Not me. If I were thinking about any children, it would be only my own, the unborn ones who would have to inherit bondage from me if I were to be recaptured. If I were running away with my already-born kids and we were about to get caught? Then this really would be a no brainer for me. The little white kid would have to be silenced by any means necessary, even if it meant death.

To answer your OP: how much force is justifiable to escape from slavery? I say whatever force is necessary to get the job done but not more than that. I’d sanction pre-mediated acts just as long as only those who are active oppressors are targeted. Pattyrollers, overseers, police, slave owners, anyone with a gun…fair game. Children, unarmed men and women who don’t have the means to physically stop me from running away…not fair game.

This made me laugh out loud.

Evil Captor says, Oh, come on, it’s nonconsensual. Lethal force is OK, but is of course to be avoided where possible.

Well, assuming the “Navy Seal” option, then yeah, I’d kill anyone, including the kid and his little dog, too.
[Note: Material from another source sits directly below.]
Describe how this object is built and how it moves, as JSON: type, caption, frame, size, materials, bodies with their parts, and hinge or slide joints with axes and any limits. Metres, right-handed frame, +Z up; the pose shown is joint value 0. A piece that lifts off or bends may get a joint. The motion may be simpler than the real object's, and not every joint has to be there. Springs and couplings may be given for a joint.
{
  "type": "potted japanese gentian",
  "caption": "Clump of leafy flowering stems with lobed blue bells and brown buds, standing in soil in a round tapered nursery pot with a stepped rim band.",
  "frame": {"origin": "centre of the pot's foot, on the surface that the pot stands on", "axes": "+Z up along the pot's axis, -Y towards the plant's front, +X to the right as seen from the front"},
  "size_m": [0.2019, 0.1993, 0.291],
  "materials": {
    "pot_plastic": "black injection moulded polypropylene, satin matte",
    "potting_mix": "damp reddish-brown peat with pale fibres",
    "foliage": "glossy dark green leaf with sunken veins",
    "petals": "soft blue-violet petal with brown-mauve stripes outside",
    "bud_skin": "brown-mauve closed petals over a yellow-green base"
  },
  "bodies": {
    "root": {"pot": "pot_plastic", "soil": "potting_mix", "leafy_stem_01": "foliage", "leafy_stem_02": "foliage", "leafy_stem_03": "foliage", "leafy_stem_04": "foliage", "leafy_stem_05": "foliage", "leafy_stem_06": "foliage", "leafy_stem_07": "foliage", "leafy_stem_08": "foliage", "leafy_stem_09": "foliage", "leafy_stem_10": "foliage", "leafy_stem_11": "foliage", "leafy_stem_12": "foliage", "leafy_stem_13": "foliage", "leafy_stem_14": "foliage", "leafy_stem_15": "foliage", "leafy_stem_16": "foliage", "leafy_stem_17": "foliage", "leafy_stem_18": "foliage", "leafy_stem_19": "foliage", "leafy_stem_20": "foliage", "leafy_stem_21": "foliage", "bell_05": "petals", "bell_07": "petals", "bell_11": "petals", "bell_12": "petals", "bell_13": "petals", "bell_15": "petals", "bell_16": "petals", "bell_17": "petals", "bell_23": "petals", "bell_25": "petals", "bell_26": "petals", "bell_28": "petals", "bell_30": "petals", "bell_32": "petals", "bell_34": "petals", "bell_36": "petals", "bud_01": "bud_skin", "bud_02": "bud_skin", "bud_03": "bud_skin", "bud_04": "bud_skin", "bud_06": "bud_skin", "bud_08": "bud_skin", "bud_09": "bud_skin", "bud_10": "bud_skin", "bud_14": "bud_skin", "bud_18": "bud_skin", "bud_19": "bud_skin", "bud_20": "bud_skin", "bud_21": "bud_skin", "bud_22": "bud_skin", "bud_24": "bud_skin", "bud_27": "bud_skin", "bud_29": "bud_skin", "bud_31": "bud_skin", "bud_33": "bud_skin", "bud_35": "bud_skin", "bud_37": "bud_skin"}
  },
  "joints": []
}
I’m on my way to Canada and getting started on my Northern-Empire-based-on-superior-future-tech-like-Penicillin-and-AK-47s post-haste. (I’m assuming a SEAL could recreate an AK with help - I know how to grow Penicillium already)

If I’m just ordinary old me, then I think I’ll go with **kanicbird’**s toadying-and-wait-it-out program. We’d be the first electrified plantation on the River!
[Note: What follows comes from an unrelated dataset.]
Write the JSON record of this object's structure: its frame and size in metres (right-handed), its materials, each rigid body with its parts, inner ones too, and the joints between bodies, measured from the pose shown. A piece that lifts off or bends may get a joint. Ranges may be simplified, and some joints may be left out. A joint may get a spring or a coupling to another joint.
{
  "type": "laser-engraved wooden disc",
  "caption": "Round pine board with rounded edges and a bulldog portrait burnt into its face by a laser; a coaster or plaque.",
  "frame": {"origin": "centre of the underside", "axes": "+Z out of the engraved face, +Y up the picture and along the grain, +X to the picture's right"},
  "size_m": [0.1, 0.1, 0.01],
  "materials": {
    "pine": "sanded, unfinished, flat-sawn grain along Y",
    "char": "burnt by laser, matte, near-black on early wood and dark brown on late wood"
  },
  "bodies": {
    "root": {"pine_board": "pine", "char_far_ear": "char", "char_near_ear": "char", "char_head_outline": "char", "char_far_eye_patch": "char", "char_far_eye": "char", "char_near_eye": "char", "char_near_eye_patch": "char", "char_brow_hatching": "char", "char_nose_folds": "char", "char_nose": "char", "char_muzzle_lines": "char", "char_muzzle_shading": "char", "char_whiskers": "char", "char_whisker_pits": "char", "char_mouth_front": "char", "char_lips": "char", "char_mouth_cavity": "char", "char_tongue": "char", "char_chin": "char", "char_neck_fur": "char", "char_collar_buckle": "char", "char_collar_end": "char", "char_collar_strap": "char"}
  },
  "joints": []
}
I’d tell my owner to let me go or chain me up, because otherwise he’s dead.

In truth, I’d really just try to flee. But implanting fear first would keep him from chasing too hard (and, hey, it might work.) I wouldn’t kill anyone just as I don’t think that will solve anything. The guy running this plantation is a lot less of a worry than all the posses and other white guys between me and the North. Getting them all mad at me doesn’t do much good.

I would certainly spend a lot of time while I was on the plantation lecturing them about the intelligence of black people when not raised as animals, and seek to indoctrinate their children. Of course, this might just mean I’d be locked up a lot and it would be harder to escape, but that would be worth it.